The Baddest Dudes on the Planet: Inside the Springboks’ Unapologetic Reign

The first thing you notice is the silence. Not the kind that falls after a missed kick, but the hush that descends when a pack of men in green jerseys decides they are done being polite. At Twickenham, with the scoreboard already tilting, South Africa’s forwards began to carry with a deliberate, almost ceremonial violence. England’s defenders folded like napkins. The crowd, a sea of white jerseys, went quiet. Then came the roar—deep, guttural, unmistakably South African. It was the sound of a team that knows exactly what it is: the baddest dudes on the planet.
This was not a game of close calls or lucky bounces. It was a physical audit. South Africa carried 119 times to England’s 118—statistical parity, until you look at the metres made after contact: 324 for the Springboks, 274 for England. Ten line-breaks to four. The difference is not talent. It is intent. The Springboks do not just run into you; they run through you, then past you, then over your replacement. Their game is a kind of brutal, beautiful arithmetic: every collision is a transaction, and they always come out ahead.
At the heart of this machinery is Pieter-Steph du Toit, the captain who thanked his God and the crowd before noting, with understated menace, that England “never stop fighting.” He is right. But fighting and winning are different verbs. South Africa has mastered the latter through a system that prizes physicality over flair, execution over improvisation. Damian de Allende, awarded Man of the Match in a decision that left even the pundits scratching their heads, is a symbol of this ethos—not the flashiest player, but the one who does the invisible work that makes the flash possible. (Though, as Bryan Habana noted, the award might have been meant for Damian Willemse, whose all-court game was a symphony of sidesteps and switch passes.)
For the collector of rare experiences—the kind of person who flies to Napa for a single barrel of Cabernet or commissions a watch with a movement visible only through a loupe—the Springboks offer something increasingly scarce: authenticity. In an era of sanitised, corporate sport, where athletes are coached into robotic soundbites, South Africa plays with a raw, almost primal joy. Kurt-Lee Arendse’s side-steps are not rehearsed; they are instinct, honed on the hard grounds of the Cape Flats. Cheslin Kolbe’s acceleration is not a product of a training programme; it is a gift, polished by years of playing against bigger, faster men. This is craftsmanship of a different kind—the kind that cannot be bought, only witnessed.
And yet, the market has taken note. The Springboks’ brand is now one of the most valuable in global sport, not because of marketing spend, but because of what they represent: a refusal to be anything other than themselves. In a luxury landscape where “heritage” is often manufactured, South Africa’s is earned, match by match, scrum by scrum. Their jerseys are worn not as fashion statements but as badges of belonging. Their victories are collected like first-edition books—rare, heavy, and increasingly sought after.

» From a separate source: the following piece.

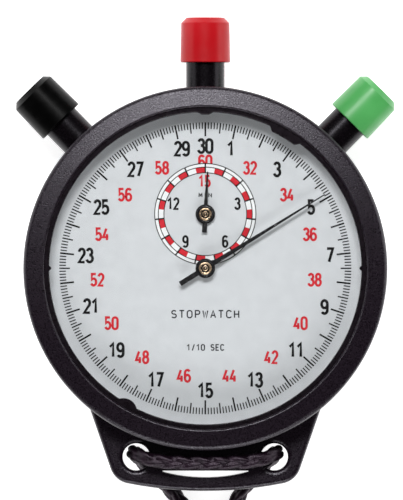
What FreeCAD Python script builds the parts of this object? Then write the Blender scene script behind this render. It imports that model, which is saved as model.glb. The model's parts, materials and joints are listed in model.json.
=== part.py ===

What does this mean for the discerning observer? It means that the Springboks are not just a team; they are a benchmark. For the executive negotiating a merger, the lesson is in the gainline: control the space, control the outcome. For the collector of fine automobiles, the parallel is in the engineering—every component designed to withstand maximum force. And for the traveller seeking the next great experience, the message is clear: go where the game is still played with blood and bone, where the post-contact metres are the only currency that matters.
As the final whistle blew, the scoreboard read 45-21. But the real number was 324. That is the distance South Africa travelled after being hit. It is the distance between good and great, between competing and dominating. For those who understand that true luxury is not about possession but about presence—the ability to command a room, a field, a moment—the Springboks are the ultimate acquisition. And they are not for sale.